What should I do if a break result is below the specified strength?

Mark the break as nonconforming or pending review, then add notes explaining the deviation and any follow-up action. Common follow-up steps include verifying specimen labeling, checking curing conditions, confirming the test age, and escalating to the project engineer or QA lead. Keep the original result in the log rather than overwriting it, so the audit trail stays intact.

How does this template help with data minimization and privacy?

The template is focused on project and specimen data, so it avoids collecting unnecessary personal information. If you add technician names or signatures, keep the fields limited to what you actually need for accountability and access control. For public-facing or shared workflows, use role-based identifiers where possible and only collect PII with a clear purpose.

Can I customize the break intervals or specimen fields?

Yes. You can add or remove break intervals, change the specimen condition options, or expand the break results section to match your lab’s reporting format. If your process uses additional ages, such as 3-day or 56-day breaks, add them as separate result rows or conditional fields so the log stays readable.
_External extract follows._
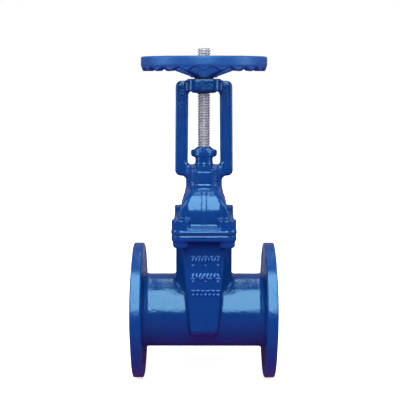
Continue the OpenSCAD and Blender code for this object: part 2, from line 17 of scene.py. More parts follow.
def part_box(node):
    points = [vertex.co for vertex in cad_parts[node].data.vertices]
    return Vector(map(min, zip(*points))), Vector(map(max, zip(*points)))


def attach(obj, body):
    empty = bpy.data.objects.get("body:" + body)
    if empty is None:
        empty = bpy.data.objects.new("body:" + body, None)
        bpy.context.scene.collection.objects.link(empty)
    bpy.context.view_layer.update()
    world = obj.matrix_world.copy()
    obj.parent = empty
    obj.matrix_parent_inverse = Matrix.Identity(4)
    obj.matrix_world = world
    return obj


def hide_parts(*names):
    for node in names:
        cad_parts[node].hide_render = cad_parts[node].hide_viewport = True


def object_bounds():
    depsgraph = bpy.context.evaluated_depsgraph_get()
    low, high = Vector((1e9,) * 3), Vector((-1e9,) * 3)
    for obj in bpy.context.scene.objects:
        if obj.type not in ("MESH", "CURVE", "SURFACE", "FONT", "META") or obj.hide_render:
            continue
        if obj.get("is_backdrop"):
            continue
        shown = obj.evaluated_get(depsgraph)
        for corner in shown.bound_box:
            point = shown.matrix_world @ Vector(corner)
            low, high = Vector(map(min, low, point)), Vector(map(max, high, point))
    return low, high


bl_info = {
    "name": "Rising Stem Gate Valve",
    "version": (1, 0, 0),
    "blender": (4, 5, 0),
    "location": "View3D > Sidebar > Valve",
    "description": "Castings, threads, screws, coatings and a studio for a flanged gate valve",
    "category": "Add Mesh",
}

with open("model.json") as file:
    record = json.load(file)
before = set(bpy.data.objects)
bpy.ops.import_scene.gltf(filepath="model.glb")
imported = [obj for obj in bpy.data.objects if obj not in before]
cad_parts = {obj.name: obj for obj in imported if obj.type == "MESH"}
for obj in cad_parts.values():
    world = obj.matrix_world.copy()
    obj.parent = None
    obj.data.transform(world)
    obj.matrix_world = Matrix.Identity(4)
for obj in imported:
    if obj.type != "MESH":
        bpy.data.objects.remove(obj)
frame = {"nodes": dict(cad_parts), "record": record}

MM = 0.001


def corners(node):
    """Lowest and highest corner of a node in millimetres."""
    low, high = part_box(node)
    return low / MM, high / MM


BODY_LOW, BODY_HIGH = corners("body_casting")
BONNET_LOW, BONNET_HIGH = corners("bonnet")
YOKE_HIGH = corners("yoke")[1]
GLAND_LOW, GLAND_HIGH = corners("gland_follower")
WHEEL_LOW, WHEEL_HIGH = corners("handwheel")
STEM_LOW, STEM_HIGH = corners("stem")
STEM_X = (STEM_LOW.x + STEM_HIGH.x) / 2
STEM_R = (STEM_HIGH.x - STEM_LOW.x) / 2
TO_FRAME = Matrix.Translation((STEM_X * MM, 0, 0)) @ Matrix.Scale(MM, 4)
LIE_DOWN = Matrix.Rotation(math.radians(90), 4, "Y")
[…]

What integrations are useful with this log?

This log pairs well with document storage for lab reports, photo attachments, and project records, plus spreadsheet or database exports for trend review. If your team uses a quality management system, map the sample ID and project number to the same identifiers used elsewhere. That reduces duplicate entry and makes it easier to search the full test history.

How is this better than tracking breaks in email or a spreadsheet?

A dedicated template keeps the same fields in the same order every time, which reduces missed data and makes acceptance review faster. It also supports clearer validation, attachment handling, and status tracking than scattered emails. Compared with an ad-hoc spreadsheet, it is easier to standardize across projects and easier to audit later.